## Given instruction
Every entry needs to be reproduced exactly.

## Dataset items
┄┄┄┄┄┄┄┄┄┄

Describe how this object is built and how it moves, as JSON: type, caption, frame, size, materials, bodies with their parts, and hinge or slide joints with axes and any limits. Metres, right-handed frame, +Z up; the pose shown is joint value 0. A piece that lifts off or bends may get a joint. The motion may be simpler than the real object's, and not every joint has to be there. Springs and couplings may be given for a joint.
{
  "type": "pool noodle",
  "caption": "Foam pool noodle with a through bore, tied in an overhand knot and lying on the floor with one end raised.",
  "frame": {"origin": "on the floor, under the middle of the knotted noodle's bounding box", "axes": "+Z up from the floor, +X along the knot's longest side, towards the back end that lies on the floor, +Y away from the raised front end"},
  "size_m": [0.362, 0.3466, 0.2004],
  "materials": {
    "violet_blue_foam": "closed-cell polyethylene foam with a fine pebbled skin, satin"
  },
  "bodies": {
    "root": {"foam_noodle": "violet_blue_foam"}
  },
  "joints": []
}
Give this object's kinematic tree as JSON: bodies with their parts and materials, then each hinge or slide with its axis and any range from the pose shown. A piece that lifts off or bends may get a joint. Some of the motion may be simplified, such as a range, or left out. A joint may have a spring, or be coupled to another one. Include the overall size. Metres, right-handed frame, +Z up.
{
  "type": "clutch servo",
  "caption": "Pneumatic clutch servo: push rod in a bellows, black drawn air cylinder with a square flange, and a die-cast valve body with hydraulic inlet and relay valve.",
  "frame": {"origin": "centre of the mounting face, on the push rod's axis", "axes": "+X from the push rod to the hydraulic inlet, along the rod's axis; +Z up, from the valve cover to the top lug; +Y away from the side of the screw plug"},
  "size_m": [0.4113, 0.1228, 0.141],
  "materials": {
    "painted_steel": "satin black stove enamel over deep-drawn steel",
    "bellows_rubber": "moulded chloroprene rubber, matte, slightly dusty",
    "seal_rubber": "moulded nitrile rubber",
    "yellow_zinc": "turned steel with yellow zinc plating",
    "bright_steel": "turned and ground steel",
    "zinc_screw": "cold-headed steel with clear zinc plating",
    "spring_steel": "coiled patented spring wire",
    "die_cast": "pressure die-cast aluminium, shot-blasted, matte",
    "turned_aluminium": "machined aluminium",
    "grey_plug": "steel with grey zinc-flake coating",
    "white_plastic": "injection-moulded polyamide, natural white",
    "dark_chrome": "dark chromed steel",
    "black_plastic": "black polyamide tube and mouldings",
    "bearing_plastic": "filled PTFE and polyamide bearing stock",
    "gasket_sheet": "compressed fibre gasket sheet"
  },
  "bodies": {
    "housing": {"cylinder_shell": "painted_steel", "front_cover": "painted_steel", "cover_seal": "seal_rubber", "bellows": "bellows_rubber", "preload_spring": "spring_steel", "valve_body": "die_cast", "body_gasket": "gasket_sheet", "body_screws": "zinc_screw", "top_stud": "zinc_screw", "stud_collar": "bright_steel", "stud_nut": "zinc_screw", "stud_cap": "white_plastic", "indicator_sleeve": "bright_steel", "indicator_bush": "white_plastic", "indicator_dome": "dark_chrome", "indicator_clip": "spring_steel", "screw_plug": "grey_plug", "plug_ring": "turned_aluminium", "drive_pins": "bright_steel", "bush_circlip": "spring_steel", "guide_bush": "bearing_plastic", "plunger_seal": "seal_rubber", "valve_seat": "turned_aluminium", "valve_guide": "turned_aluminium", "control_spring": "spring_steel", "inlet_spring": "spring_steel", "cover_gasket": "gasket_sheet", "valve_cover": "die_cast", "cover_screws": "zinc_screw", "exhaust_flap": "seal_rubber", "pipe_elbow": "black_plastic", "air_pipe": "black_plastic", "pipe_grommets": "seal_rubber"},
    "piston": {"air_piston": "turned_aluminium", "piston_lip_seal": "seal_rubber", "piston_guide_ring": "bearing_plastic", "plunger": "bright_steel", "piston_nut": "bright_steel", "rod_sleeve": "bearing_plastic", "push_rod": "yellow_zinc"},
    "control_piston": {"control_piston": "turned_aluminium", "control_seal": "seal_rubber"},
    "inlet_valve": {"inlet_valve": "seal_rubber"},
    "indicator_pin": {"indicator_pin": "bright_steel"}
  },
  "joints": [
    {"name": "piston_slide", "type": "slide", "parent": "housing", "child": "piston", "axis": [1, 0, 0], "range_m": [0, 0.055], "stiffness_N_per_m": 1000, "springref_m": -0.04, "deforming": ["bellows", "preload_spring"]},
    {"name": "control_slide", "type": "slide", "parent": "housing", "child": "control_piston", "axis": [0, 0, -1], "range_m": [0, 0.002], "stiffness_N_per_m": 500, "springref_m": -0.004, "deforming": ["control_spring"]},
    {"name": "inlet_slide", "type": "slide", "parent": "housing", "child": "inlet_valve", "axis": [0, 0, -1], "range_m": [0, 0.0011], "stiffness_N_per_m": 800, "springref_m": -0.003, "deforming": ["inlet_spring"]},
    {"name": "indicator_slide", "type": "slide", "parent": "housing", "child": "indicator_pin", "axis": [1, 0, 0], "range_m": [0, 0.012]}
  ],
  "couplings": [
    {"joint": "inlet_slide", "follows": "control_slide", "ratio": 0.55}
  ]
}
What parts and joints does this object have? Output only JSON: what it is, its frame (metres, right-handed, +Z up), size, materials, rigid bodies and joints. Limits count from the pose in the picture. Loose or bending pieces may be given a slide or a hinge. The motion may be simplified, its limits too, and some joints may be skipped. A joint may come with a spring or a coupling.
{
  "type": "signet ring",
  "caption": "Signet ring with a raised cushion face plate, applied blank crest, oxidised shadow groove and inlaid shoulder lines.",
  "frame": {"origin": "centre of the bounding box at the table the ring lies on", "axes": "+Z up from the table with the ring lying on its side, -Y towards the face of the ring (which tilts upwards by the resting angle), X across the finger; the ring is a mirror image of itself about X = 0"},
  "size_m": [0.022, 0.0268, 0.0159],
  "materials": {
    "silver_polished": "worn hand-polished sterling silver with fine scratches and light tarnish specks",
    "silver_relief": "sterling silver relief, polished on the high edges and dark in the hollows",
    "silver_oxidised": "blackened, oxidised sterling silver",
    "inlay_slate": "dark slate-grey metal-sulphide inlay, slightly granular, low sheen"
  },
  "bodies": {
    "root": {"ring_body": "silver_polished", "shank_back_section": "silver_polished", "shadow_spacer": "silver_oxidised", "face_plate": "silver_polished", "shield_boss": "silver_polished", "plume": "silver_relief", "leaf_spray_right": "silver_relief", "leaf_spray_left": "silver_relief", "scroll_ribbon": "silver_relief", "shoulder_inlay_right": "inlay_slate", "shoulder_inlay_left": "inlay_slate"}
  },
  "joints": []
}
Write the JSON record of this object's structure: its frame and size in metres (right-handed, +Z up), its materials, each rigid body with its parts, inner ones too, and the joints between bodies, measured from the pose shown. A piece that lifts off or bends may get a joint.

┄┄┄┄┄┄┄┄┄┄

## Exercise answer
Describe how this object is built and how it moves, as JSON: type, caption, frame, size, materials, bodies with their parts, and hinge or slide joints with axes and any limits. Metres, right-handed frame, +Z up; the pose shown is joint value 0. A piece that lifts off or bends may get a joint. The motion may be simpler than the real object's, and not every joint has to be there. Springs and couplings may be given for a joint.
{
  "type": "pool noodle",
  "caption": "Foam pool noodle with a through bore, tied in an overhand knot and lying on the floor with one end raised.",
  "frame": {"origin": "on the floor, under the middle of the knotted noodle's bounding box", "axes": "+Z up from the floor, +X along the knot's longest side, towards the back end that lies on the floor, +Y away from the raised front end"},
  "size_m": [0.362, 0.3466, 0.2004],
  "materials": {
    "violet_blue_foam": "closed-cell polyethylene foam with a fine pebbled skin, satin"
  },
  "bodies": {
    "root": {"foam_noodle": "violet_blue_foam"}
  },
  "joints": []
}
Give this object's kinematic tree as JSON: bodies with their parts and materials, then each hinge or slide with its axis and any range from the pose shown. A piece that lifts off or bends may get a joint. Some of the motion may be simplified, such as a range, or left out. A joint may have a spring, or be coupled to another one. Include the overall size. Metres, right-handed frame, +Z up.
{
  "type": "clutch servo",
  "caption": "Pneumatic clutch servo: push rod in a bellows, black drawn air cylinder with a square flange, and a die-cast valve body with hydraulic inlet and relay valve.",
  "frame": {"origin": "centre of the mounting face, on the push rod's axis", "axes": "+X from the push rod to the hydraulic inlet, along the rod's axis; +Z up, from the valve cover to the top lug; +Y away from the side of the screw plug"},
  "size_m": [0.4113, 0.1228, 0.141],
  "materials": {
    "painted_steel": "satin black stove enamel over deep-drawn steel",
    "bellows_rubber": "moulded chloroprene rubber, matte, slightly dusty",
    "seal_rubber": "moulded nitrile rubber",
    "yellow_zinc": "turned steel with yellow zinc plating",
    "bright_steel": "turned and ground steel",
    "zinc_screw": "cold-headed steel with clear zinc plating",
    "spring_steel": "coiled patented spring wire",
    "die_cast": "pressure die-cast aluminium, shot-blasted, matte",
    "turned_aluminium": "machined aluminium",
    "grey_plug": "steel with grey zinc-flake coating",
    "white_plastic": "injection-moulded polyamide, natural white",
    "dark_chrome": "dark chromed steel",
    "black_plastic": "black polyamide tube and mouldings",
    "bearing_plastic": "filled PTFE and polyamide bearing stock",
    "gasket_sheet": "compressed fibre gasket sheet"
  },
  "bodies": {
    "housing": {"cylinder_shell": "painted_steel", "front_cover": "painted_steel", "cover_seal": "seal_rubber", "bellows": "bellows_rubber", "preload_spring": "spring_steel", "valve_body": "die_cast", "body_gasket": "gasket_sheet", "body_screws": "zinc_screw", "top_stud": "zinc_screw", "stud_collar": "bright_steel", "stud_nut": "zinc_screw", "stud_cap": "white_plastic", "indicator_sleeve": "bright_steel", "indicator_bush": "white_plastic", "indicator_dome": "dark_chrome", "indicator_clip": "spring_steel", "screw_plug": "grey_plug", "plug_ring": "turned_aluminium", "drive_pins": "bright_steel", "bush_circlip": "spring_steel", "guide_bush": "bearing_plastic", "plunger_seal": "seal_rubber", "valve_seat": "turned_aluminium", "valve_guide": "turned_aluminium", "control_spring": "spring_steel", "inlet_spring": "spring_steel", "cover_gasket": "gasket_sheet", "valve_cover": "die_cast", "cover_screws": "zinc_screw", "exhaust_flap": "seal_rubber", "pipe_elbow": "black_plastic", "air_pipe": "black_plastic", "pipe_grommets": "seal_rubber"},
    "piston": {"air_piston": "turned_aluminium", "piston_lip_seal": "seal_rubber", "piston_guide_ring": "bearing_plastic", "plunger": "bright_steel", "piston_nut": "bright_steel", "rod_sleeve": "bearing_plastic", "push_rod": "yellow_zinc"},
    "control_piston": {"control_piston": "turned_aluminium", "control_seal": "seal_rubber"},
    "inlet_valve": {"inlet_valve": "seal_rubber"},
    "indicator_pin": {"indicator_pin": "bright_steel"}
  },
  "joints": [
    {"name": "piston_slide", "type": "slide", "parent": "housing", "child": "piston", "axis": [1, 0, 0], "range_m": [0, 0.055], "stiffness_N_per_m": 1000, "springref_m": -0.04, "deforming": ["bellows", "preload_spring"]},
    {"name": "control_slide", "type": "slide", "parent": "housing", "child": "control_piston", "axis": [0, 0, -1], "range_m": [0, 0.002], "stiffness_N_per_m": 500, "springref_m": -0.004, "deforming": ["control_spring"]},
    {"name": "inlet_slide", "type": "slide", "parent": "housing", "child": "inlet_valve", "axis": [0, 0, -1], "range_m": [0, 0.0011], "stiffness_N_per_m": 800, "springref_m": -0.003, "deforming": ["inlet_spring"]},
    {"name": "indicator_slide", "type": "slide", "parent": "housing", "child": "indicator_pin", "axis": [1, 0, 0], "range_m": [0, 0.012]}
  ],
  "couplings": [
    {"joint": "inlet_slide", "follows": "control_slide", "ratio": 0.55}
  ]
}
What parts and joints does this object have? Output only JSON: what it is, its frame (metres, right-handed, +Z up), size, materials, rigid bodies and joints. Limits count from the pose in the picture. Loose or bending pieces may be given a slide or a hinge. The motion may be simplified, its limits too, and some joints may be skipped. A joint may come with a spring or a coupling.
{
  "type": "signet ring",
  "caption": "Signet ring with a raised cushion face plate, applied blank crest, oxidised shadow groove and inlaid shoulder lines.",
  "frame": {"origin": "centre of the bounding box at the table the ring lies on", "axes": "+Z up from the table with the ring lying on its side, -Y towards the face of the ring (which tilts upwards by the resting angle), X across the finger; the ring is a mirror image of itself about X = 0"},
  "size_m": [0.022, 0.0268, 0.0159],
  "materials": {
    "silver_polished": "worn hand-polished sterling silver with fine scratches and light tarnish specks",
    "silver_relief": "sterling silver relief, polished on the high edges and dark in the hollows",
    "silver_oxidised": "blackened, oxidised sterling silver",
    "inlay_slate": "dark slate-grey metal-sulphide inlay, slightly granular, low sheen"
  },
  "bodies": {
    "root": {"ring_body": "silver_polished", "shank_back_section": "silver_polished", "shadow_spacer": "silver_oxidised", "face_plate": "silver_polished", "shield_boss": "silver_polished", "plume": "silver_relief", "leaf_spray_right": "silver_relief", "leaf_spray_left": "silver_relief", "scroll_ribbon": "silver_relief", "shoulder_inlay_right": "inlay_slate", "shoulder_inlay_left": "inlay_slate"}
  },
  "joints": []
}
Write the JSON record of this object's structure: its frame and size in metres (right-handed, +Z up), its materials, each rigid body with its parts, inner ones too, and the joints between bodies, measured from the pose shown. A piece that lifts off or bends may get a joint.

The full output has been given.